Data lines:
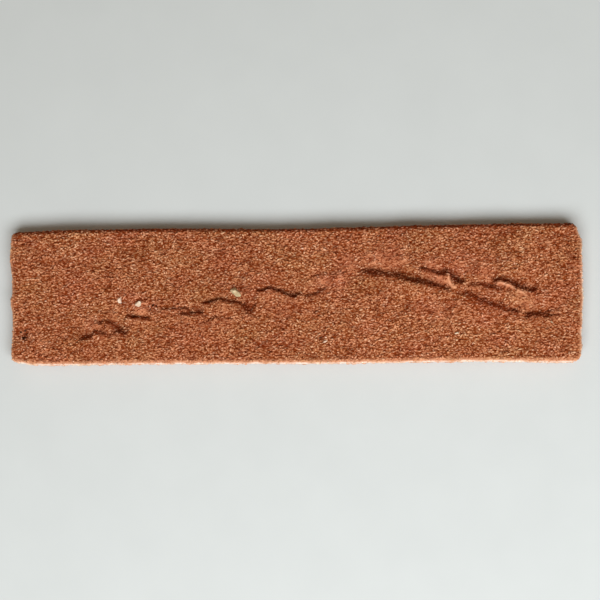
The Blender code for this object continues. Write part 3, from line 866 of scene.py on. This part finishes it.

...

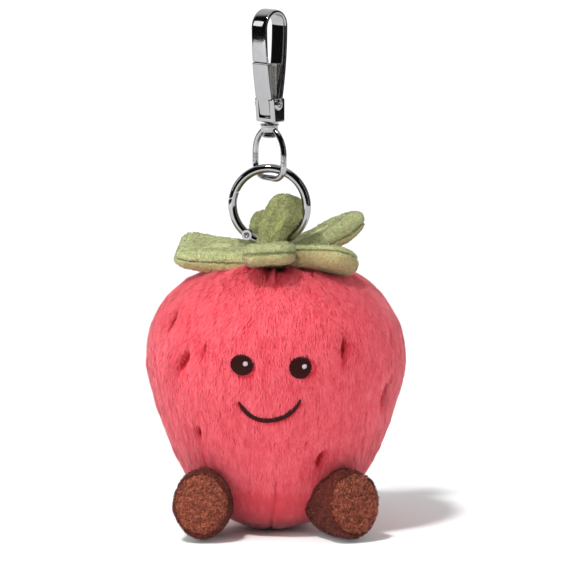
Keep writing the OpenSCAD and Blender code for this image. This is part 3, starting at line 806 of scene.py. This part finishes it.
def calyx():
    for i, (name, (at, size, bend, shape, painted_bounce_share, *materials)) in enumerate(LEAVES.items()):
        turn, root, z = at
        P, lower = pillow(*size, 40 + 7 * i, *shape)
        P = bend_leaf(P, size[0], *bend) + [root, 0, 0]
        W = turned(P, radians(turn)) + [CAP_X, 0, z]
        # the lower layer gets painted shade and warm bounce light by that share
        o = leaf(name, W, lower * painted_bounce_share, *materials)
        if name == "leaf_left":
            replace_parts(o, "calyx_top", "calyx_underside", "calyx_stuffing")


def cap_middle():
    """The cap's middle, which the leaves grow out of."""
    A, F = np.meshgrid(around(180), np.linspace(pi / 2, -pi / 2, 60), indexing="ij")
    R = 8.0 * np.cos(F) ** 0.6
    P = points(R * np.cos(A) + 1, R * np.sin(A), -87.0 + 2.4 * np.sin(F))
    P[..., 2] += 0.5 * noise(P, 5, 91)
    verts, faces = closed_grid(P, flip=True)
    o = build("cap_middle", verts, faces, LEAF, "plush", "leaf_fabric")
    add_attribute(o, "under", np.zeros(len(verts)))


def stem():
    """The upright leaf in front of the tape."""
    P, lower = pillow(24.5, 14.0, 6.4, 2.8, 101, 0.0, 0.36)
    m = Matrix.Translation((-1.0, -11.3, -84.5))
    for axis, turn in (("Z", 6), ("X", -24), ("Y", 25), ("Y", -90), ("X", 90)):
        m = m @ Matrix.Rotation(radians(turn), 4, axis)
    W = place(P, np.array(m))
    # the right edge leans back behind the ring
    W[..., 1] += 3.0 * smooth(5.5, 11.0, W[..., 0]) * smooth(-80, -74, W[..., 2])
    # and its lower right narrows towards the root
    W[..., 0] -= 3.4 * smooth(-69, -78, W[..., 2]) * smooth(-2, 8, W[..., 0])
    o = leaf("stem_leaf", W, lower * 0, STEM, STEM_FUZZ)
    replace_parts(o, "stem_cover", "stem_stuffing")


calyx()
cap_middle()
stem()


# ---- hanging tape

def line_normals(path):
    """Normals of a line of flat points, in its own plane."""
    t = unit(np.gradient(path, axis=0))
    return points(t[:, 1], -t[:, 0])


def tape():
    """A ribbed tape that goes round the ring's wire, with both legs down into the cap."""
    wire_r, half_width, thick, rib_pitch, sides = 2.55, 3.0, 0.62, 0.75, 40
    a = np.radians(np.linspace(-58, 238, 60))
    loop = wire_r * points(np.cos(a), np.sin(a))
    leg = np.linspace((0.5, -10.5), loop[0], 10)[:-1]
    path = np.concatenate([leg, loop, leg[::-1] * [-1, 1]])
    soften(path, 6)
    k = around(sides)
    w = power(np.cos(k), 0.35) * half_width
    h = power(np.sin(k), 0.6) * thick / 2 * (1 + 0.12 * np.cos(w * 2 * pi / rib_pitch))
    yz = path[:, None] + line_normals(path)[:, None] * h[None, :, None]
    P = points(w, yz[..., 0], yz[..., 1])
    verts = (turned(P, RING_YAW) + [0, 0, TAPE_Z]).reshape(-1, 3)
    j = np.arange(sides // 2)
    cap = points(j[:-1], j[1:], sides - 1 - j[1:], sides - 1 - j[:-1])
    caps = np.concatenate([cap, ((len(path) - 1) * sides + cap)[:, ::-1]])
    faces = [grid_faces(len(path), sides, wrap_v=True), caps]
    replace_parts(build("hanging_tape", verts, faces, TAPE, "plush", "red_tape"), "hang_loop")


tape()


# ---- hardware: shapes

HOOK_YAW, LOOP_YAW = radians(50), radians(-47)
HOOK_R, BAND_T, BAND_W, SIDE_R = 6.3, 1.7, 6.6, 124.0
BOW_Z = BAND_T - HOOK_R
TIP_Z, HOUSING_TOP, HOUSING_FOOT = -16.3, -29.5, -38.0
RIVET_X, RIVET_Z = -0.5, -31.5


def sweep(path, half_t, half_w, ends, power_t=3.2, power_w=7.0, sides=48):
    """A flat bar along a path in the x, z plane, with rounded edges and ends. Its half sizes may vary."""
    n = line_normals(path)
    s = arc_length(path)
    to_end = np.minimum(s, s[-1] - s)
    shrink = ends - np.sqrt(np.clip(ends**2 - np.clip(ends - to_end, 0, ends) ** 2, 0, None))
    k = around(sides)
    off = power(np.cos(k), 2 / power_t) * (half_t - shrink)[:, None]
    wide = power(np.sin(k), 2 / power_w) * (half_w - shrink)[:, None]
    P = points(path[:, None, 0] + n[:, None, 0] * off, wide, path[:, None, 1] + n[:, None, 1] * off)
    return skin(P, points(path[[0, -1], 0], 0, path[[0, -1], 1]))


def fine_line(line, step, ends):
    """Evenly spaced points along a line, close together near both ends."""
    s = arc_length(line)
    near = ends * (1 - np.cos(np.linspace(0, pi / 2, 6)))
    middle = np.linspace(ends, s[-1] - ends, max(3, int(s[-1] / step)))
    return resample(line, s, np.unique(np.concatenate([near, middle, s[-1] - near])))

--

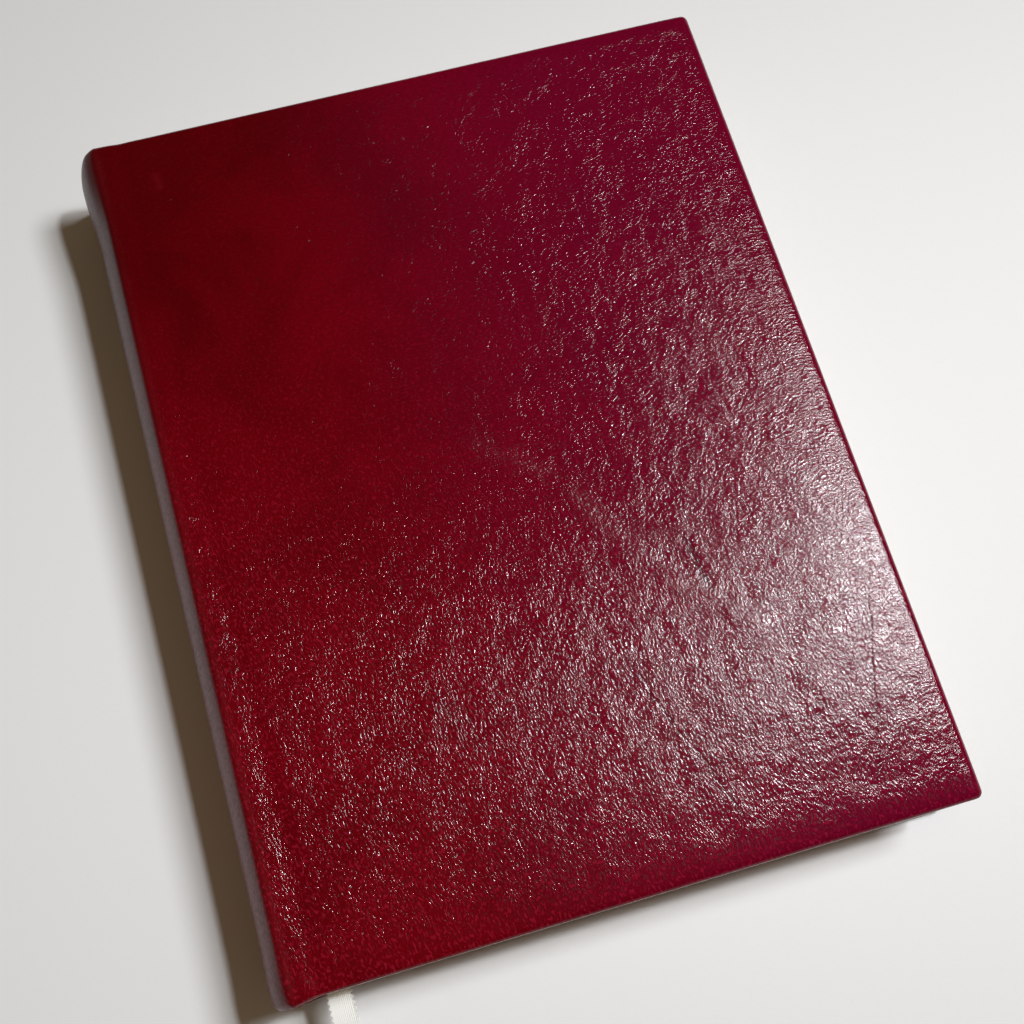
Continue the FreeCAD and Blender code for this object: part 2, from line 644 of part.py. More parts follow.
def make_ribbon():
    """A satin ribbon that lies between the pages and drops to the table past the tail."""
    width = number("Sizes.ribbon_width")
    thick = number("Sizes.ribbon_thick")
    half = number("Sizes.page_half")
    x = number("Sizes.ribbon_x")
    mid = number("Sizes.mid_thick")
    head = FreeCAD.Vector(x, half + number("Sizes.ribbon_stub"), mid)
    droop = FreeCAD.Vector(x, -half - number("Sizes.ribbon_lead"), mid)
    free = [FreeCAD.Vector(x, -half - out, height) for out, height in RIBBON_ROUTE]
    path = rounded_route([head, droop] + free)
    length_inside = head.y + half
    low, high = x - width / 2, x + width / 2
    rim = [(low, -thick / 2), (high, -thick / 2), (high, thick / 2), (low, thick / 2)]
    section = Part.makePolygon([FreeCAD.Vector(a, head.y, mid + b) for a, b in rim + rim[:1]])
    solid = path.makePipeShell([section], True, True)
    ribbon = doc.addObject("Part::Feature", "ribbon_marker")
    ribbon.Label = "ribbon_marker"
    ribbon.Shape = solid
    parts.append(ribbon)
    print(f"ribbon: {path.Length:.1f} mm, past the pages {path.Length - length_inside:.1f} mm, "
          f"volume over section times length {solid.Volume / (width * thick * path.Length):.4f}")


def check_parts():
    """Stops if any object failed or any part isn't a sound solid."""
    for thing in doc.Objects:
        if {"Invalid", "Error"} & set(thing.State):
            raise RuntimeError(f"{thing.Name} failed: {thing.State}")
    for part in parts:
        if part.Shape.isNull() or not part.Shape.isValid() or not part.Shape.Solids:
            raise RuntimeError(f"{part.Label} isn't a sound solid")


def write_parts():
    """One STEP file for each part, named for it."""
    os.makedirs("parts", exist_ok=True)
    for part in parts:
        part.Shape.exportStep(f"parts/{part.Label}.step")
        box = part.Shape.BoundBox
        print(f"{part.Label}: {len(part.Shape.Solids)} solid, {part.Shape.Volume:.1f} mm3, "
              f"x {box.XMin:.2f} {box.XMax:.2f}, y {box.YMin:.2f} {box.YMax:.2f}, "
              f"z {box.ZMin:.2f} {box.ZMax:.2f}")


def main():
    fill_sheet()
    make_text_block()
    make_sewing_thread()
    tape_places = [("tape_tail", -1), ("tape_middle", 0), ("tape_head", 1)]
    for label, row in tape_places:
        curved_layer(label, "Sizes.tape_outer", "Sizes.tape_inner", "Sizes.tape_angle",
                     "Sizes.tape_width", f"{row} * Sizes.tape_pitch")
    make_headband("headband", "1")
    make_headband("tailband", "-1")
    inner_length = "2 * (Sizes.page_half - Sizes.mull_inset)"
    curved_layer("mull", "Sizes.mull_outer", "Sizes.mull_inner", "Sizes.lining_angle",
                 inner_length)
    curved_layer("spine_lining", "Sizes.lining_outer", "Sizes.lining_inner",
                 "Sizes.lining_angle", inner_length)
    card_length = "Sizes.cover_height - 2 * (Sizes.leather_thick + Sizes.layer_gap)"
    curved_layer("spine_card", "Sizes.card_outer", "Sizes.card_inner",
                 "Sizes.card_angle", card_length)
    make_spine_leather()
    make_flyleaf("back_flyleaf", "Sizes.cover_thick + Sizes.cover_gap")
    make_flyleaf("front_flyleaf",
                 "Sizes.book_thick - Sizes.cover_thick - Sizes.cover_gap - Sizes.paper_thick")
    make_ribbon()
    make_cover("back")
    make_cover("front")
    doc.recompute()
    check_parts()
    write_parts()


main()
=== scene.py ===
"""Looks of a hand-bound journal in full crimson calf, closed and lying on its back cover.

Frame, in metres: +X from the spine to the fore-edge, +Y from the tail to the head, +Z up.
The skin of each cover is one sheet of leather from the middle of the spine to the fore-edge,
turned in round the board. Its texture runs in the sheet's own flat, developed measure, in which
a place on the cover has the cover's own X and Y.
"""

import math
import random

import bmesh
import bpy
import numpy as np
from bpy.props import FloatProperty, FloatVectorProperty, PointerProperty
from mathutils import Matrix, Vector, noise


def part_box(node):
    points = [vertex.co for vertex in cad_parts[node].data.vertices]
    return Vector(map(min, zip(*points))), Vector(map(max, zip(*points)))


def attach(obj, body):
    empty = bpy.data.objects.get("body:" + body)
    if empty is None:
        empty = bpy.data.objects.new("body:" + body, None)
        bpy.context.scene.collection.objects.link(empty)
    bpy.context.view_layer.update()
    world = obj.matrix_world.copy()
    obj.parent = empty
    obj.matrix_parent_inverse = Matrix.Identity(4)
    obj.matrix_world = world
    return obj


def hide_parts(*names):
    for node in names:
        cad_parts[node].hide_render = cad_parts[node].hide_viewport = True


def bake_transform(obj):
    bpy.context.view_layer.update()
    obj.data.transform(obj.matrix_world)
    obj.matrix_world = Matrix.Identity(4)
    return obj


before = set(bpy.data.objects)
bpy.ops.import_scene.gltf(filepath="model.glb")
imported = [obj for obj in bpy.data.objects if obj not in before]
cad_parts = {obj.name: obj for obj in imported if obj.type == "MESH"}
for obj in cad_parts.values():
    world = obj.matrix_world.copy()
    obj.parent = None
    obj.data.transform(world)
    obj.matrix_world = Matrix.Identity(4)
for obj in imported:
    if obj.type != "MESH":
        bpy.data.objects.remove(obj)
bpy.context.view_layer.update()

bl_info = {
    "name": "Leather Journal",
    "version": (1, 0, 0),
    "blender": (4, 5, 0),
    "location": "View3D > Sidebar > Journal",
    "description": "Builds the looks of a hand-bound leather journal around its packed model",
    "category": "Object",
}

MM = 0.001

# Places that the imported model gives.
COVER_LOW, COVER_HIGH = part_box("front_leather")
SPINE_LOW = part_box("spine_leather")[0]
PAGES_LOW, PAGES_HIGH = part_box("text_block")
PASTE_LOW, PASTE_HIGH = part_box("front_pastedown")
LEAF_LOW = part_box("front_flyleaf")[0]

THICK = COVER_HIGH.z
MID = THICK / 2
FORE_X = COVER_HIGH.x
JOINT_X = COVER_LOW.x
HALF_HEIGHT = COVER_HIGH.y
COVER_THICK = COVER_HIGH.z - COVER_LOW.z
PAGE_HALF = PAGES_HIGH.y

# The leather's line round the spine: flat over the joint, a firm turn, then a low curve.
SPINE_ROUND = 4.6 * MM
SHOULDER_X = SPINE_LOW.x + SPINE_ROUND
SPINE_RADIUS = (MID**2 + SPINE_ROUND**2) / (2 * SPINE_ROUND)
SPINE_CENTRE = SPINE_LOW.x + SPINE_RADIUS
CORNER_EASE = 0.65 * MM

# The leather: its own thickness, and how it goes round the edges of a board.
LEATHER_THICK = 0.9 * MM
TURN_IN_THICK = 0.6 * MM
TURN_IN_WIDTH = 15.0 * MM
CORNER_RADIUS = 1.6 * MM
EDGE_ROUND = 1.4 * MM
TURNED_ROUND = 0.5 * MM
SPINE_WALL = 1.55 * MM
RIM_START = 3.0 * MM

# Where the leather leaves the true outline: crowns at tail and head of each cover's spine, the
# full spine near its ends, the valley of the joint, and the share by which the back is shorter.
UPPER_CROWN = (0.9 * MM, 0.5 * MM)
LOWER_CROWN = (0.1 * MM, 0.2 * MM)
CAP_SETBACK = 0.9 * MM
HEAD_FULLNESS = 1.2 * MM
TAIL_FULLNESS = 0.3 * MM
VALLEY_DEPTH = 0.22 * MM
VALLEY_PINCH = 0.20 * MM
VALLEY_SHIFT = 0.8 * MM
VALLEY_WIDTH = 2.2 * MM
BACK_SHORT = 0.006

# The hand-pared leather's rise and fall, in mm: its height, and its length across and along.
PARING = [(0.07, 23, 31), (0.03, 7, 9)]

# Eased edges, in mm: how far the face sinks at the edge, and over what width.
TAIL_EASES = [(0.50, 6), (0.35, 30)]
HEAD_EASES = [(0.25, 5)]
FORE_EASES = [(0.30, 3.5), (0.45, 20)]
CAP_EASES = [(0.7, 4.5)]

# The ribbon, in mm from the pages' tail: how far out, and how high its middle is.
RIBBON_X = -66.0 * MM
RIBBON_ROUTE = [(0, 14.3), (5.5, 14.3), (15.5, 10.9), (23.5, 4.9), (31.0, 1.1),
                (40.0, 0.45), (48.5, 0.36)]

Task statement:
Where a line holds "return", copy that line.

The answer:
    return points(t[:, 1], -t[:, 0])
    return skin(P, points(path[[0, -1], 0], 0, path[[0, -1], 1]))
    return resample(line, s, np.unique(np.concatenate([near, middle, s[-1] - near])))
    return Vector(map(min, zip(*points))), Vector(map(max, zip(*points)))
    return obj
    return obj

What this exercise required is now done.